Faulty transformers lead to closure of Joburg Metro Centre
The building caught fire on Saturday.
Johannesburg Mayor Kabelo Gwamanda delivers the State of the City Address at the Johannesburg council chambers in Braamfontein, 6 June. Pic Neil McCartney
Faulty transformers have led to the immediate closure of the Johannesburg Metro Centre, after the building caught fire on Saturday.
The building, located in Braamfontein, housed offices for city mayor Kabelo Gwamanda, city manager Floyd Brink, and Speaker Colleen Makhubele. They have been moved out of the building.
Brink and Joburg Property Company CEO Helen Botes and other officials were expected to brief the media on the fire but postponed the briefing due to “unforeseen circumstances”.

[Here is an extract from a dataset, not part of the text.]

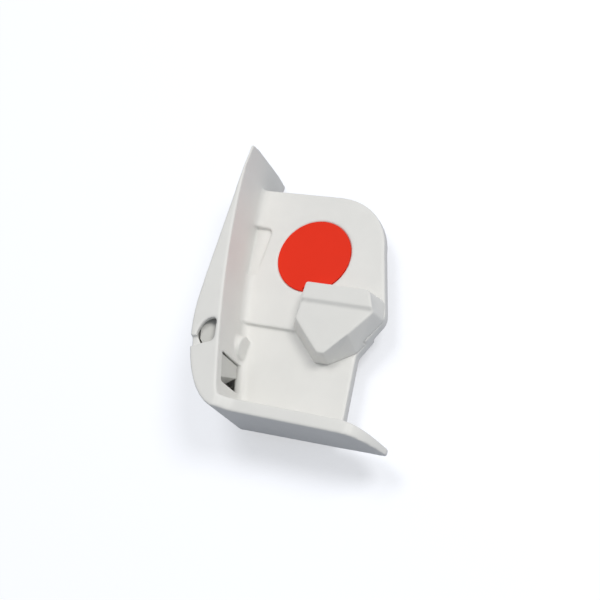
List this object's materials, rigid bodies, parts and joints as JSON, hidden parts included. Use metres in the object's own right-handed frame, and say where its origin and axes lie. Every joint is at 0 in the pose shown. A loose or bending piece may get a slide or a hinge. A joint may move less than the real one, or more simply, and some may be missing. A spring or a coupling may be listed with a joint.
{
  "type": "stair gate latch",
  "caption": "White moulded latch plate for a stair gate with a hollow side column, a bottom flange, a wedge catch block, a red indicator disc and a small sprung pawl.",
  "frame": {"origin": "under the middle of the latch's footprint, on the flat rear plane that it lies on", "axes": "+X across the plate from the column to the free side, +Y up the plate away from the flange, +Z out of the plate towards the gate"},
  "size_m": [0.0561, 0.0725, 0.0225],
  "materials": {
    "white_shell": "fine satin moulded white",
    "white_block": "satin moulded white, slightly smoother",
    "indicator_red": "smooth red",
    "pawl_nylon": "natural grey-white nylon",
    "steel": "zinc plated steel",
    "brass": "turned brass"
  },
  "bodies": {
    "latch_body": {"housing": "white_shell", "column_cover": "white_shell", "cover_screw": "steel", "catch_block": "white_block", "block_screw_left": "steel", "block_screw_right": "steel", "indicator_disc": "indicator_red", "indicator_push_nut": "steel", "pivot_pin": "steel", "return_spring": "steel", "threaded_insert_upper": "brass", "threaded_insert_lower": "brass"},
    "pawl": {"release_pawl": "pawl_nylon"}
  },
  "joints": [
    {"name": "pawl_pivot", "type": "hinge", "parent": "latch_body", "child": "pawl", "pos_m": [-0.02425, -0.0067, 0.0142], "axis": [0, 0, -1], "range_deg": [0, 4], "stiffness_Nm_per_rad": 0.02, "springref_deg": -5.73, "deforming": ["return_spring"]}
  ]
}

“The briefing will be rescheduled in the next 48 hours,” read a statement.
— Joburg Property Company SOC Ltd (JPC) (@jhbproperty) September 19, 2023
In a leaked internal memo reportedly signed by Botes, she recommended the building be closed, and officials given alternative workspace.
“Last week, the service provider determined, that the transformers are problematic. We are awaiting a full diagnostic report, from the service provider, in this regard.
“The Engineer’s Report of 2019, which we submitted to the council, flagged this issue. It also stated that the transformers were 40 years old, at that time,” it read.
Fires continue to wreak havoc
Saturday’s fire adds to a concerning trend of fire outbreaks in the city’s CBD over the last few weeks.
In August, at least 77 people died in a tragic incident when a fire broke out in the Usindiso Building last week. Among the deceased were 12 children.
Another fire broke out two blocks away from the building last week. The fire broke out on the first floor of a three-story suspected hijacked building where residents had set up shacks.
EMS spokesperson Xolile Khumalo told The Citizen there were no injuries and everyone was evacuated.
Commission of inquiry into the fire
Gauteng premier Panyaza Lesufi appointed a commission of inquiry into the fire at the Usindiso building in accordance with the provisions of the Constitution.
Lesufi said the primary objective of the commission was to conduct a comprehensive investigation to uncover potential factors contributing to the tragic incident.
“We felt that a complete and comprehensive probe was necessary to mitigate the chances of something similar happening again.
“It will be allowed to conduct its work without any undue political interference from anyone and will be given all the necessary logistical support by the Gauteng Provincial Government,” said Lesufi.
The commission’s work would be carried out in two distinct phases, he said.
“The first phase will examine the circumstances surrounding the Usindiso Building, while the second phase will focus on determining accountability for the resulting loss of life and injuries. Furthermore, the commission will make recommendations regarding necessary actions and responsible parties, addressing all pertinent matters within the scope of the inquiry.”
Lesufi said the timeline for the commission’s work would be from October 1 to November 30.
He said the commission would submit its report on the first phase of the inquiry by December 30.
“The second part of the investigation will commence on January 1 and end on March 31 2024. The commission will then prepare and submit a report with the second part of the investigation before or by April 30 2024,” said the premier.